Say that ten times fast!

Now that you’re done, here’s an interesting fact. I have been turning over this argument of Croot-Lev-Pach and mine and Gijswijt’s for a couple of weeks now, trying to understand what it’s really *doing* that leads to control of subsets of F_q^n without arithmetic progressions.

It turns out that there’s a nice refinement of what we prove, which somehow feels like it’s using more of the full strength of the Croot-Lev-Pach lemma. The critical input is an old result of Roy Meshulam on linear spaces of low-rank matrices.

So here’s a statement. Write M(q,n) for the CLP/EG upper bound on subsets of F_q^n with no three-term AP.

Then **Theorem: **every subset S of F_q^n contains a subset S’ of size at most M(q,n) such that S’+S = S+S.

(*Exercise*: Show that this immediately implies the bound on subsets with no three-term AP.)

I find this result very funny, so much so that I didn’t believe it at first, but I *think* the proof is right..! Well, see for yourself, here it is.

Two natural questions: is the bound on S’ sharp? And is there any analogue of this phenomenon for the integers?

**Update:** Of course right after I post this I realize that maybe this can be said more simply, without the invocation of Meshulam’s result (though I really like that result!) Namely: it’s equivalent to say that if |S| > M(q,n), you can remove ONE element from S and get an S’ with S’+S. Why is this so? Well, suppose not. Choose some s_1. We know it can’t be removed, so there must be some s_1 + s’_1 which is not expressible as a sum in S+T any other way. The same applies to s_2, s_3, and so on. So you end up with a set U of “unique sums” s_i + s’_i. Now you can apply the CLP/EG argument directly to this situation; let P be a polyomial vanishing off U, this makes the matrix P(s+t) on S have a single 1 in each row and each column, and this is just as good as diagonal from the point of view of the argument in EG, so you can conclude just as there that |S| <= M(q,n). Does that make sense? This is the same spirit in which the polynomial method is used by Blasiak-Church-Cohn-Grochow-Umans to control multicolored sum-free sets, and the multicolored sum-free set of size (2^(4/3))^n constructed by Alon, Shpilka, and Umans also gives a lower bound for the problem under discussion here.
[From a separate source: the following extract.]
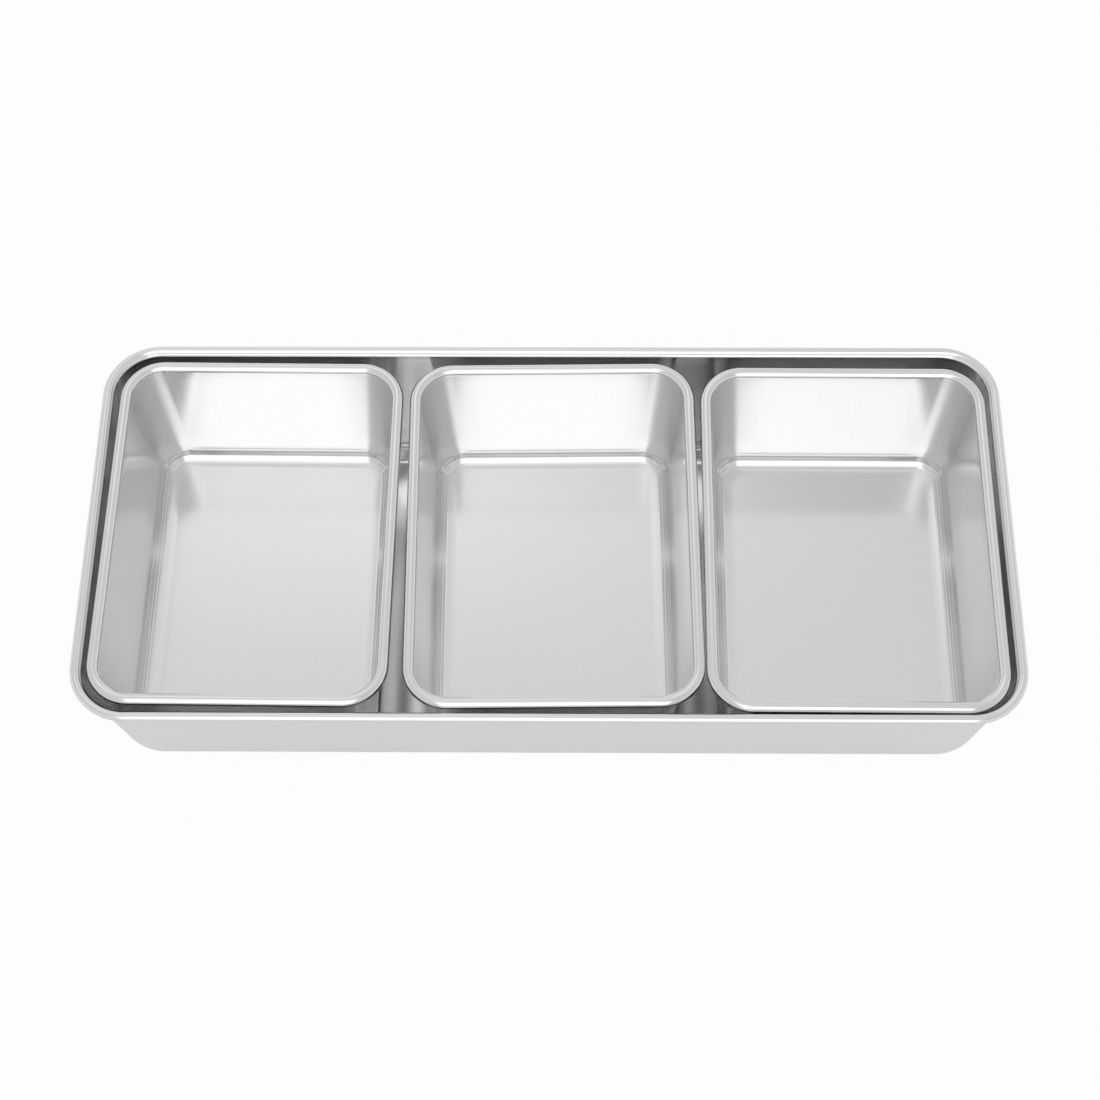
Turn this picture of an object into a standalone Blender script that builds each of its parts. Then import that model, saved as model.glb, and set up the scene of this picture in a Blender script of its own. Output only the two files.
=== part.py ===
# Condiment tray with three loose inner pans, drawn from stainless sheet.
# Metres, +Z up. The origin is the centre of the tray's underside,
# +X runs along the tray and +Y to its back.

import math

import bpy


# The outer tray, measured over its rolled rim
TRAY_LENGTH = 0.3000
TRAY_DEPTH = 0.1376
TRAY_HEIGHT = 0.0505
TRAY_SHEET = 0.0006
TRAY_CORNER = 0.0186           # corner radius at the rim's outer edge
TRAY_FOOT_CORNER = 0.0168      # corner radius at the foot of the wall
TRAY_FLOOR_CORNER = 0.0120     # corner radius of the flat floor
TRAY_END_LEDGE = 0.0091        # from the rim's outer edge in to the end of an end wall's fillet
TRAY_SIDE_LEDGE = 0.0121       # the same for the front and back walls
TRAY_FILLET = 0.0026           # inside radius between wall and floor

# The outer tray's rim: a roll, a fine crease on its inner side, and a short flare down to the wall
TRAY_ROLL = 0.0030             # diameter of the roll
TRAY_CREASE = 0.0003           # radius in the crease
TRAY_FLARE = 0.0008            # length of the flare
TRAY_BEND = 0.0009             # radius of the bend into the wall
CREASE_TURN = math.radians(22.0)   # how far up the roll's inner side the crease lies
FLARE_LEAN = math.radians(35.0)

# The inner pans, all alike
PAN_SHEET = 0.0006
PAN_BEAD = 0.0039              # diameter of the rolled rim
PAN_CORNER_EASE = 0.0008       # the pan's corner is this much tighter than the tray's inside corner
PAN_FOOT_CORNER = 0.0094
PAN_FLOOR_CORNER = 0.0075
PAN_END_LEDGE = 0.0104
PAN_SIDE_LEDGE = 0.0117
PAN_END_FILLET = 0.0040
PAN_SIDE_FILLET = 0.0050
PAN_SIDE_TILT = math.radians(20.0)   # slope at which that fillet meets the ledge, in a fine line
PAN_LEDGE = 0.0003             # flat between the fillet and the step

# The shallow step that stiffens every floor
STEP_HEIGHT = 0.0003
STEP_EDGE_RADIUS = 0.0008
STEP_END_FOOT_RADIUS = 0.0186  # the step runs out softly towards the ends
STEP_SIDE_FOOT_RADIUS = 0.0074

# How the pans sit in the tray
PLAY_LENGTH = 0.0073           # free length that the three pans leave in the tray
PLAY_DEPTH = 0.0046            # free depth that each pan leaves
REST_CLEARANCE = 0.0003        # between a pan's underside and the tray's floor
RIM_DROP = 0.0002              # the pans' rims stand this much below the tray's

# Shares of the free length: before the first pan, and between it and the next
GAP_SHARES = (0.234, 0.434, 0.141)

# For each pan: its shift as a share of half the free depth, and how far its ends
# swing aside as a share of the free length
PAN_SHARES = {
    "inner_pan_left": (-0.148, -0.0705),
    "inner_pan_middle": (-0.309, 0.1026),
    "inner_pan_right": (-0.848, -0.0334),
}

# Facets of a quarter turn in plan, and of each stretch of the section
CORNER_STEPS = 7
CURL_STEPS = 12
BEND_STEPS = 2
CREASE_STEPS = 2
FILLET_STEPS = 5
EDGE_STEPS = 2
FOOT_STEPS = 3
CURL_TURN = math.radians(290.0)
SHARP_ANGLE = math.radians(30.0)


def clear_scene():
    for item in list(bpy.data.objects):
        bpy.data.objects.remove(item, do_unlink=True)


def make_collection(name):
    group = bpy.data.collections.new(name)
    bpy.context.scene.collection.children.link(group)
    return group


def make_steel(name, colour, roughness):
    material = bpy.data.materials.new(name)
    material.use_nodes = True
    shader = material.node_tree.nodes["Principled BSDF"]
    shader.inputs["Base Color"].default_value = (*colour, 1.0)
    shader.inputs["Metallic"].default_value = 1.0
    shader.inputs["Roughness"].default_value = roughness
    return material


def tray_steel():
    return make_steel("tray_steel", (0.76, 0.76, 0.75), 0.26)


def pan_steel():
    return make_steel("pan_steel", (0.80, 0.80, 0.79), 0.22)


def away(point, distance, angle):
    """The (inset, height) at a distance; angle zero points inwards and a quarter turn points up."""
    return (point[0] + distance * math.cos(angle), point[1] + distance * math.sin(angle))


def arc(centre, radius, start, end, steps):
    points = []
    for index in range(steps + 1):
        points.append(away(centre, radius, start + (end - start) * index / steps))
    return points


def step_turn(foot_radius):
    """How steep the step gets between its rounded edge and its rounded foot."""
    return math.acos(1.0 - STEP_HEIGHT / (STEP_EDGE_RADIUS + foot_radius))


def step_length(foot_radius):
    return (STEP_EDGE_RADIUS + foot_radius) * math.sin(step_turn(foot_radius))


def fillet_centre(piece, wall):
    """Centre of the fillet that comes down on the ledge's outer end at its tilt."""
    ledge = (wall["ledge"], piece["sheet"] + STEP_HEIGHT)
    return away(ledge, wall["fillet"], math.pi / 2 - wall["tilt"])


def wall_lean(piece, wall):
    """Lean of a straight wall that touches the fillet below it and the round at its top."""
    low = fillet_centre(piece, wall)
    reach = low[0] - piece["top"][0]
    rise = piece["top"][1] - low[1]
    both = wall["fillet"] + piece["top_radius"]
    return math.acos(both / math.hypot(reach, rise)) - math.atan2(rise, reach)


def wall_foot(piece, wall):
    """How far in the straight wall ends and the fillet starts."""
    return fillet_centre(piece, wall)[0] - wall["fillet"] * math.cos(wall_lean(piece, wall))


def tray_rim():
    """Centres of the roll, the crease and the bend in the tray's rim."""
    roll = (TRAY_ROLL / 2, TRAY_HEIGHT - TRAY_ROLL / 2)
    crease = away(roll, TRAY_ROLL / 2 + TRAY_CREASE, CREASE_TURN)
    flare_top = away(crease, TRAY_CREASE, FLARE_LEAN + math.pi)
    flare_foot = away(flare_top, TRAY_FLARE, FLARE_LEAN - math.pi / 2)
    bend = away(flare_foot, TRAY_BEND, FLARE_LEAN + math.pi)
    return roll, crease, bend


def tray_rim_width():
    return tray_rim()[2][0] + TRAY_BEND


def tray_curl(piece, lean):
    """The tray's rim from the wall's top: bend, flare and crease, then the roll out and round."""
    roll, crease, bend = tray_rim()
    points = arc(bend, TRAY_BEND, lean, FLARE_LEAN, BEND_STEPS)
    points += arc(crease, TRAY_CREASE, FLARE_LEAN + math.pi, CREASE_TURN + math.pi, CREASE_STEPS)
    points += arc(roll, TRAY_ROLL / 2, CREASE_TURN, lean + CURL_TURN, CURL_STEPS)[1:]
    return points


def pan_curl(piece, lean):
    """A pan's rim: a plain bead that the wall runs straight into."""
    return arc(piece["top"], piece["top_radius"], lean, lean + CURL_TURN, CURL_STEPS)


def section(piece, wall):
    """The inside face as (inset, height), from the flat floor's edge up the wall and round the curl."""
    floor = piece["sheet"]
    ledge = floor + STEP_HEIGHT
    turn = step_turn(wall["step_foot"])
    lean = wall_lean(piece, wall)

    foot_centre = (wall["floor"], floor + wall["step_foot"])
    points = arc(foot_centre, wall["step_foot"], -math.pi / 2, -math.pi / 2 - turn, FOOT_STEPS)

    edge_centre = (wall["edge"], ledge - STEP_EDGE_RADIUS)
    points += arc(edge_centre, STEP_EDGE_RADIUS, math.pi / 2 - turn, math.pi / 2, EDGE_STEPS)[1:]

    tilted = -math.pi / 2 - wall["tilt"]
    points += arc(fillet_centre(piece, wall), wall["fillet"], tilted, -math.pi + lean, FILLET_STEPS)

    return points + piece["curl"](piece, lean)


def corner_radius(piece, wall, inset):
    """Corner radius at an inset, blended between rim, wall foot, step edge and flat floor."""
    foot = wall_foot(piece, wall)
    stations = [
        (0.0, piece["corner"]),
        (piece["rim"], piece["corner"] - piece["rim"]),
        (foot, piece["foot_corner"]),
        (wall["edge"], piece["foot_corner"] - (wall["edge"] - foot)),
        (wall["floor"], piece["floor_corner"]),
    ]
    for (near, near_radius), (far, far_radius) in zip(stations, stations[1:]):
        if inset < far:
            return near_radius + (far_radius - near_radius) * (inset - near) / (far - near)
    return piece["floor_corner"]


def ring(piece, end, side):
    """A rounded rectangle, counterclockwise from above, through one point of each section."""
    radius_x = corner_radius(piece, piece["ends"], end[0])
    radius_y = corner_radius(piece, piece["sides"], side[0])
    reach_x = piece["length"] / 2 - end[0] - radius_x
    reach_y = piece["depth"] / 2 - side[0] - radius_y
    points = []
    for quarter, (side_x, side_y) in enumerate([(1, 1), (-1, 1), (-1, -1), (1, -1)]):
        for index in range(CORNER_STEPS + 1):
            angle = (quarter + index / CORNER_STEPS) * math.pi / 2
            x = side_x * reach_x + radius_x * math.cos(angle)
            y = side_y * reach_y + radius_y * math.sin(angle)
            z = end[1] * math.cos(angle) ** 2 + side[1] * math.sin(angle) ** 2
            points.append((x, y, z))
    return points


def drawn_mesh(name, piece, material):
    """The inside face of a drawn pan: rings lofted from the floor's edge to the end of the curl."""
    points = []
    rows = 0
    for end, side in zip(section(piece, piece["ends"]), section(piece, piece["sides"])):
        points += ring(piece, end, side)
        rows += 1
    count = len(points) // rows
    faces = [list(range(count))]
    for low in range(0, len(points) - count, count):
        high = low + count
        for index in range(count):
            after = (index + 1) % count
            faces.append([low + index, high + index, high + after, low + after])
    mesh = bpy.data.meshes.new(name)
    mesh.from_pydata(points, [], faces)
    mesh.update()
    mesh.shade_smooth()
    mesh.set_sharp_from_angle(angle=SHARP_ANGLE)
    mesh.materials.append(material)
    return mesh


def place_drawn(name, mesh, sheet, group):
    """One piece: the inside face, thickened outwards to the sheet's gauge."""
    piece = bpy.data.objects.new(name, mesh)
    group.objects.link(piece)
    shell = piece.modifiers.new("Sheet", "SOLIDIFY")
    shell.thickness = sheet
    shell.offset = -1.0
    shell.use_even_offset = True
    shell.use_quality_normals = True
    return piece


def pan_wall(ledge, fillet, tilt, step_foot):
    """A wall of the pan, with its step right inside its fillet and ledge."""
    edge = ledge + PAN_LEDGE
    return {
        "ledge": ledge,
        "fillet": fillet,
        "tilt": tilt,
        "step_foot": step_foot,
        "edge": edge,
        "floor": edge + step_length(step_foot),
    }


def pan_sizes():
    """The inner pan: what three of them and their play leave of the tray's inside."""
    height = TRAY_HEIGHT - RIM_DROP - TRAY_SHEET - REST_CLEARANCE
    return {
        "length": (TRAY_LENGTH - 2 * tray_rim_width() - PLAY_LENGTH) / 3,
        "depth": TRAY_DEPTH - 2 * tray_rim_width() - PLAY_DEPTH,
        "sheet": PAN_SHEET,
        "top": (PAN_BEAD / 2, height - PAN_BEAD / 2),
        "top_radius": PAN_BEAD / 2,
        "rim": PAN_BEAD,
        "curl": pan_curl,
        "corner": TRAY_CORNER - tray_rim_width() - PAN_CORNER_EASE,
        "foot_corner": PAN_FOOT_CORNER,
        "floor_corner": PAN_FLOOR_CORNER,
        "ends": pan_wall(PAN_END_LEDGE, PAN_END_FILLET, 0.0, STEP_END_FOOT_RADIUS),
        "sides": pan_wall(PAN_SIDE_LEDGE, PAN_SIDE_FILLET, PAN_SIDE_TILT, STEP_SIDE_FOOT_RADIUS),
    }


def tray_wall(ledge, beside):
    """A wall of the tray, with its step right under that of a pan pushed against the rim."""
    return {
        "ledge": ledge,
        "fillet": TRAY_FILLET,
        "tilt": 0.0,
        "step_foot": beside["step_foot"],
        "edge": tray_rim_width() + beside["edge"],
        "floor": tray_rim_width() + beside["floor"],
    }


def tray_sizes(pan):
    return {
        "length": TRAY_LENGTH,
        "depth": TRAY_DEPTH,
        "sheet": TRAY_SHEET,
        "top": tray_rim()[2],
        "top_radius": TRAY_BEND,
        "rim": tray_rim_width(),
        "curl": tray_curl,
        "corner": TRAY_CORNER,
        "foot_corner": TRAY_FOOT_CORNER,
        "floor_corner": TRAY_FLOOR_CORNER,
        "ends": tray_wall(TRAY_END_LEDGE, pan["ends"]),
        "sides": tray_wall(TRAY_SIDE_LEDGE, pan["sides"]),
    }


def pan_centres(pan):
    """Where the pans' centres lie along the tray."""
    centres = []
    edge = tray_rim_width() - TRAY_LENGTH / 2
    for share in GAP_SHARES:
        edge += share * PLAY_LENGTH
        centres.append(edge + pan["length"] / 2)
        edge += pan["length"]
    return centres


def build_tray(group, pan):
    mesh = drawn_mesh("outer_tray", tray_sizes(pan), tray_steel())
    place_drawn("outer_tray", mesh, TRAY_SHEET, group)


def build_pans(group, pan):
    """Three objects that share one mesh, each shifted and turned a little, as loose pans stand."""
    mesh = drawn_mesh("inner_pan", pan, pan_steel())
    base = TRAY_SHEET + REST_CLEARANCE
    for centre, (name, shares) in zip(pan_centres(pan), PAN_SHARES.items()):
        shift_share, swing_share = shares
        shift = shift_share * PLAY_DEPTH / 2
        swing = swing_share * PLAY_LENGTH
        piece = place_drawn(name, mesh, PAN_SHEET, group)
        piece.location = (centre, shift, base)
        piece.rotation_euler = (0.0, 0.0, math.asin(swing / (pan["depth"] / 2)))


def main():
    clear_scene()
    group = make_collection("condiment_holder")
    pan = pan_sizes()
    build_tray(group, pan)
    build_pans(group, pan)


main()
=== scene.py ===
# Condiment tray with three loose inner pans: satin stainless sheet in a white studio.
# Metres, +Z up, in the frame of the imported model.

import math

import bpy
import numpy as np
from mathutils import Matrix, Vector


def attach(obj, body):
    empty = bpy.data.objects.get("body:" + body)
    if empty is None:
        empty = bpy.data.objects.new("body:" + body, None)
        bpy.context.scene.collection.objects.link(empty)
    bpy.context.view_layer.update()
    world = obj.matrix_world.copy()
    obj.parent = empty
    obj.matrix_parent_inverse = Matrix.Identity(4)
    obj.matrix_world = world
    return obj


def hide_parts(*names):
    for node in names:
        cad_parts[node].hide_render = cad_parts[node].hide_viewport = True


print("stage: packed frame")
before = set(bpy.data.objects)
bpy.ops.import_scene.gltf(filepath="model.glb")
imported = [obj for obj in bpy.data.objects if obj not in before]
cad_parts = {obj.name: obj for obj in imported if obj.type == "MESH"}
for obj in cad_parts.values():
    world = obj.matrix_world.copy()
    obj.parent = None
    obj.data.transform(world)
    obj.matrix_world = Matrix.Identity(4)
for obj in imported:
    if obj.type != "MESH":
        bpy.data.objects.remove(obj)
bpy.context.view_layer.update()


# Camera

print("stage: camera")
photoCamera = {
    "pitch": 62.36,          # degrees that it looks down
    "yaw": -1.344,           # turned a little to the left
    "roll": -1.026,          # about its own axis
    "distance": 0.6905,      # from the middle of the tray's rim
    "rimHeight": 0.0488,
    "lens": 69.72,
    "sensor": 36.0,
    "offCentre": (-0.00044, -0.01076),   # where the rim's middle is seen, as shares of the distance
}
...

I still like the one-step argument in the linked .pdf better! But I have to concede that you *can* prove this fact without doing any fancy linear algebra.

**Update: **The bound is sharp, at least over F_2! I just saw this paper of Robert Kleinberg, which constructs a multicolored sum-free set in F_2^n of size just under M(2,n)! That is, he gives you subsets S and T, both of size just under M(2,n), such that S’+T union S+T’ can’t be all of S+T if S’ and T’ are smaller than (1/2)S and (1/2)T, if I worked this out right.

The construction, which is actually based on one from 2014 by Fu and Kleinberg, actually uses a large subset of a *cyclic* group Z/MZ, where M is about M(2,n), and turns this into a multicolored sum-free set in (F_2)^n of (about) the same size. So the difference between the upper bound and the lower bound in the (F_2)^n case is now roughly the same as the difference between the (trivial) upper bound and the lower bound in the case of no-three-term-AP sets in the interval. Naturally you start to wonder: a) Does the Fu-Kleinberg construction *really* have to do with characteristic 2 or is it general? (I haven’t read it yet.) b) Can similar ideas be used to construct large 3-AP-free subsets of (F_q)^n? (Surely this has already been tried?) c) Is there a way to marry Meshulam’s Fourier-analytic argument with the polynomial method to get upper bounds on order (1/n)M(q,n)? I wouldn’t have thought this worthwhile until I saw this Kleinberg paper, which makes me think maybe it’s not impossible to imagine we’re getting closer to the actual truth.